[Request]: Copy these lines exactly and nothing else: from the line holding "Continue the build123d" to the line holding "the growth rings.", both lines included.

── Dataset records

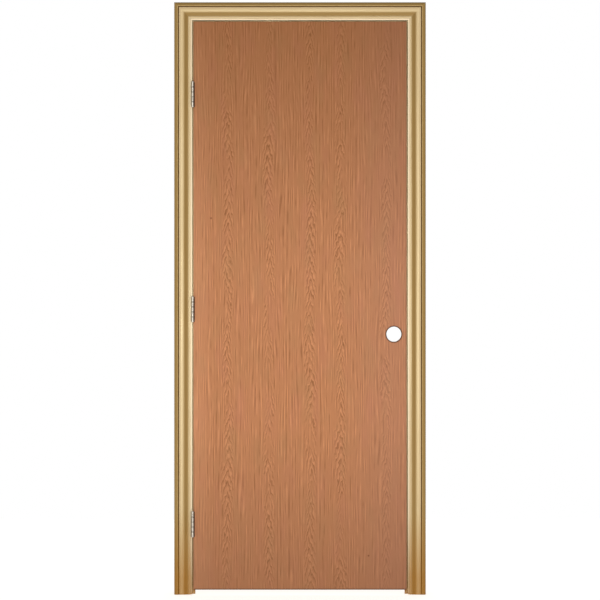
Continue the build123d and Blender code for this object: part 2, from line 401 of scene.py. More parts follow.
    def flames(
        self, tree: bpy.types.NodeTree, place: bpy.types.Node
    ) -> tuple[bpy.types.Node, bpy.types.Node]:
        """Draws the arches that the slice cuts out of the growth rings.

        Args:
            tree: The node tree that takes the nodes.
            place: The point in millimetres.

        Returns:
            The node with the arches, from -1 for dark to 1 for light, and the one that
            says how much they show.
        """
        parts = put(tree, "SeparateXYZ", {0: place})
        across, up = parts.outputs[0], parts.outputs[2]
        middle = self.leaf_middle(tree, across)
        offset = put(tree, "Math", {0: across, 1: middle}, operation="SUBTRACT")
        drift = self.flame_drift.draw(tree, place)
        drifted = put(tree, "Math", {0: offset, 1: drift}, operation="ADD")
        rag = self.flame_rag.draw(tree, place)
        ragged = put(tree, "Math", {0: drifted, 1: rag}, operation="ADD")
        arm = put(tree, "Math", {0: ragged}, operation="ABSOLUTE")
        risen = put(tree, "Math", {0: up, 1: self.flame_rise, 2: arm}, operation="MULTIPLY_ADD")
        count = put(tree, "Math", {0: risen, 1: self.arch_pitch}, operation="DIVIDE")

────
── Dataset records

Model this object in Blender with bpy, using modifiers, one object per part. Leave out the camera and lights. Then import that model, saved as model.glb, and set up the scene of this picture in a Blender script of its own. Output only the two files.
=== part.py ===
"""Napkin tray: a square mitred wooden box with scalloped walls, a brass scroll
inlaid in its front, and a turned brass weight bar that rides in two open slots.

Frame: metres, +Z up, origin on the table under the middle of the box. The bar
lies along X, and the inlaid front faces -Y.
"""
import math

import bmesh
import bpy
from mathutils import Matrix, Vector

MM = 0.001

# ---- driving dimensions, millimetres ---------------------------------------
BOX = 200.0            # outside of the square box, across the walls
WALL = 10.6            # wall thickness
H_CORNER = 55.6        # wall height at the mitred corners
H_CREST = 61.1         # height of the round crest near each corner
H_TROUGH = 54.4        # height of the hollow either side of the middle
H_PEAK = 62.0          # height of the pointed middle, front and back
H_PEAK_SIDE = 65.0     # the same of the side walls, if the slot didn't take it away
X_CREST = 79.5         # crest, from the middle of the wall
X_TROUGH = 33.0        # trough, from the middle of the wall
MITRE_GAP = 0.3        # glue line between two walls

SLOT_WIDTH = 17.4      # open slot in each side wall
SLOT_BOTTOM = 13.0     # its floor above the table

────
── Dataset records

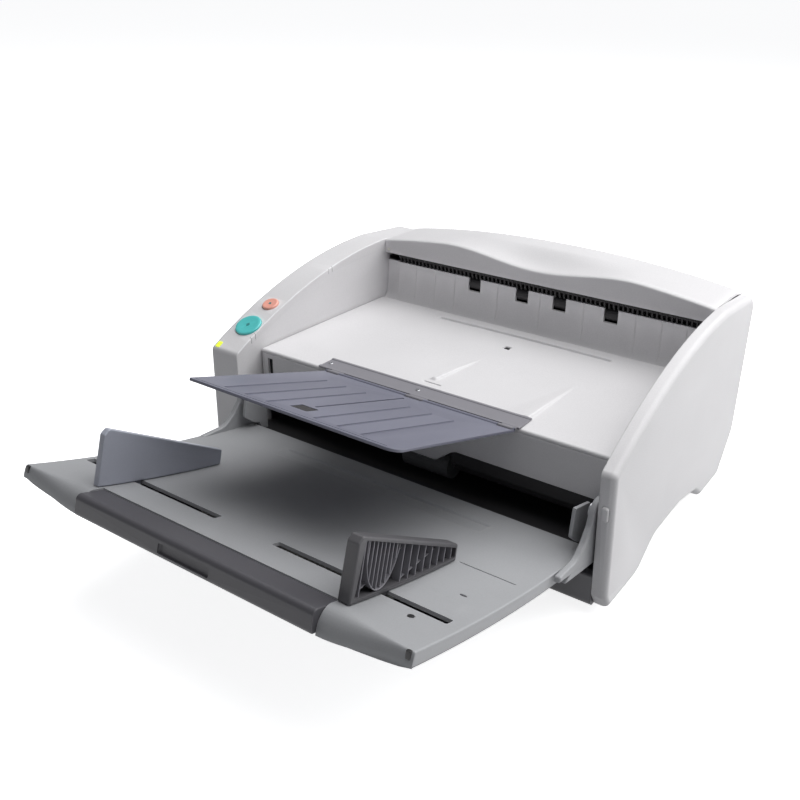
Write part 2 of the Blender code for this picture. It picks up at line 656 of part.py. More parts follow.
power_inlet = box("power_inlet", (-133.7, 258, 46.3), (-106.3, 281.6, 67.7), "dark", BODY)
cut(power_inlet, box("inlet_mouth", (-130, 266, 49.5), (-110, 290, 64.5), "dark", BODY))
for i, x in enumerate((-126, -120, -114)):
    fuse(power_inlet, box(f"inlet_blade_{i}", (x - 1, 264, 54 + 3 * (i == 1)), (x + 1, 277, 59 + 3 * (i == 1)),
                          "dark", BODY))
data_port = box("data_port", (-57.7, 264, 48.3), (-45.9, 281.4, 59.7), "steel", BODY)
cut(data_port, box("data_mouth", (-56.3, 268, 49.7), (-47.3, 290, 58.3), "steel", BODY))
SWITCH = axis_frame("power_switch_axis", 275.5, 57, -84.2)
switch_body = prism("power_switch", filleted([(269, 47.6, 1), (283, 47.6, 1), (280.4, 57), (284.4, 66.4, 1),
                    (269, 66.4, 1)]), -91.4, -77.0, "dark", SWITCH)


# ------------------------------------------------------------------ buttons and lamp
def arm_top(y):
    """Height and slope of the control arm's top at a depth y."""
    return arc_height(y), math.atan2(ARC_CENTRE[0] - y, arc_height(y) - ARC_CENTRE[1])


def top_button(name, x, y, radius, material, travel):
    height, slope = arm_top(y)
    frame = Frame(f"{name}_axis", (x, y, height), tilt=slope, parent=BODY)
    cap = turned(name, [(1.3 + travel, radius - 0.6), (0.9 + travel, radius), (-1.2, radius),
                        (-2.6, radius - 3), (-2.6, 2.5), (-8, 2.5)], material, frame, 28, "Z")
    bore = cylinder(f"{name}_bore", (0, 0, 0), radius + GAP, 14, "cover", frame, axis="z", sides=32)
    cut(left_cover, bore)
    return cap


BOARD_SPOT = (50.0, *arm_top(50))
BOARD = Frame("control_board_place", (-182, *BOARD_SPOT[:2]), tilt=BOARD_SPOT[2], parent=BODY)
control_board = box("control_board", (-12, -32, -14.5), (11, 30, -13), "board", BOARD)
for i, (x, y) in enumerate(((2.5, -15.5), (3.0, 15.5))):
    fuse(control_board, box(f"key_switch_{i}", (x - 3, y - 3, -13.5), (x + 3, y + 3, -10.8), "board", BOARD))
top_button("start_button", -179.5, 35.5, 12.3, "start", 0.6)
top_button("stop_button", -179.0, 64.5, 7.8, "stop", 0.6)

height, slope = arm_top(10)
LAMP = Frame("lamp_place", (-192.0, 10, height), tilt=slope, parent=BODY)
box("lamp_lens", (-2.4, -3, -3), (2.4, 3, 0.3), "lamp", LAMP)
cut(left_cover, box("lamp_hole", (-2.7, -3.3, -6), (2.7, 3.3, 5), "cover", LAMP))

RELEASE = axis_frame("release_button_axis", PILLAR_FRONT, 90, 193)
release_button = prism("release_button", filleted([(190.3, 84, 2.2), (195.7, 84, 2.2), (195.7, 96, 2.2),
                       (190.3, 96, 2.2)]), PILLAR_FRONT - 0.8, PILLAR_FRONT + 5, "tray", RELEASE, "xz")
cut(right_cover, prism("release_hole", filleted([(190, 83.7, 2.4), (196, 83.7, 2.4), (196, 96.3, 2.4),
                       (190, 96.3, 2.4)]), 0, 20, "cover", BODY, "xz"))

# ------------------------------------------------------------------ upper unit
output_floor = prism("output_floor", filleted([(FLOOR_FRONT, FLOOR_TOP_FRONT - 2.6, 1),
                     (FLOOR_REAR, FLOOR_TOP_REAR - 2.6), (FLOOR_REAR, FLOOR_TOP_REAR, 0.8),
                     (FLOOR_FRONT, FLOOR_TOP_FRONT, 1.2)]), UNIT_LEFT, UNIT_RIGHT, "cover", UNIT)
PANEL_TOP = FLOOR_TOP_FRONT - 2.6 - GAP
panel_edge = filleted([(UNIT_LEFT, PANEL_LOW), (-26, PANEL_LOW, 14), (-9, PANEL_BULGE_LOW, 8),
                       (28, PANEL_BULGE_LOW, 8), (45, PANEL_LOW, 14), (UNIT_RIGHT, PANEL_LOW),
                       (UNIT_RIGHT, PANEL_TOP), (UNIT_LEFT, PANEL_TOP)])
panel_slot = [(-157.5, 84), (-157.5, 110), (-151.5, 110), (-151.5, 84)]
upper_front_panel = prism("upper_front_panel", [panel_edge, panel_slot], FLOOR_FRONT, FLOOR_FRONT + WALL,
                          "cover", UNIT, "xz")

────

[Full answer]:
Continue the build123d and Blender code for this object: part 2, from line 401 of scene.py. More parts follow.
    def flames(
        self, tree: bpy.types.NodeTree, place: bpy.types.Node
    ) -> tuple[bpy.types.Node, bpy.types.Node]:
        """Draws the arches that the slice cuts out of the growth rings.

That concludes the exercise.